### PROMPT
Output, word for word, every line from the start of the listing down to and including the line that contains "tree.nodes.clear()"; include nothing else.

## start DATA EXCERPT

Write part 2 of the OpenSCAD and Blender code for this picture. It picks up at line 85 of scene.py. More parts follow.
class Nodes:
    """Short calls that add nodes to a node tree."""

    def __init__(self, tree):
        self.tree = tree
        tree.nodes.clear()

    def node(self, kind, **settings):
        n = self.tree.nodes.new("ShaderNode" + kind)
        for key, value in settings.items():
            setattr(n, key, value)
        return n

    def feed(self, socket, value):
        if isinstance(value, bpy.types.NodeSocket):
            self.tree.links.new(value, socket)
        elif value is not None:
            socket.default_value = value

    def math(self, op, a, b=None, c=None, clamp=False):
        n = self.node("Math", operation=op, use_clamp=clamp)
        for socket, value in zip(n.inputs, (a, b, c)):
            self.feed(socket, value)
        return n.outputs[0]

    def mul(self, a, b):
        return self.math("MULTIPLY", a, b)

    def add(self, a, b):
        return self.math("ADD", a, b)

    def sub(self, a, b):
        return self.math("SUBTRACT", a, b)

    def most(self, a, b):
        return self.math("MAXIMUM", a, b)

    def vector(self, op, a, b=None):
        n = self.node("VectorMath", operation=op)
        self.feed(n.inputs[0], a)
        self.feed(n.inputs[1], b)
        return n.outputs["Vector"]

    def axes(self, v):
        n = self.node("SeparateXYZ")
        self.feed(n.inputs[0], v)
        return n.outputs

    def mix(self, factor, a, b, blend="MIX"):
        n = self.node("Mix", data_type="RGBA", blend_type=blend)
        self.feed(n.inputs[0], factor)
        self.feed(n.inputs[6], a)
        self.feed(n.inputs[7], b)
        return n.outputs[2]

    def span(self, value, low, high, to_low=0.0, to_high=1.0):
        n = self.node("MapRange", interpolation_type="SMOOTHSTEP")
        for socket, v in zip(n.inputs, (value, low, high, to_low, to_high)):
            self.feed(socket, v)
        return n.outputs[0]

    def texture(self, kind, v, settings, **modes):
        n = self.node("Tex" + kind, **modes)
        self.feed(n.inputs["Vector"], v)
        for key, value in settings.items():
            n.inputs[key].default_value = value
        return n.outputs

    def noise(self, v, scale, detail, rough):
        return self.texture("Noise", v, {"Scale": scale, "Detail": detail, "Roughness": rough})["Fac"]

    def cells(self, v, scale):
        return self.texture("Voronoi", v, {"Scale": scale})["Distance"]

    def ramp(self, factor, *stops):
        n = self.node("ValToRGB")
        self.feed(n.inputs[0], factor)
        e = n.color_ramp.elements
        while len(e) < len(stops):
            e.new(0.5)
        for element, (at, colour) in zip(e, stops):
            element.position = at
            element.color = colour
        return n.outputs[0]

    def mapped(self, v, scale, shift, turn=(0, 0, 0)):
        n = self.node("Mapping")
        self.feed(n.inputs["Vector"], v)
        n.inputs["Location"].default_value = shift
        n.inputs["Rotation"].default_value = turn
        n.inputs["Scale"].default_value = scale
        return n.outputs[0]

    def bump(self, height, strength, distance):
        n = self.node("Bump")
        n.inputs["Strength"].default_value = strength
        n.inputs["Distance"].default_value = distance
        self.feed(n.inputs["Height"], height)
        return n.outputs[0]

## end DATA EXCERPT

### OUTPUT FOR THIS EXERCISE
Write part 2 of the OpenSCAD and Blender code for this picture. It picks up at line 85 of scene.py. More parts follow.
class Nodes:
    """Short calls that add nodes to a node tree."""

    def __init__(self, tree):
        self.tree = tree
        tree.nodes.clear()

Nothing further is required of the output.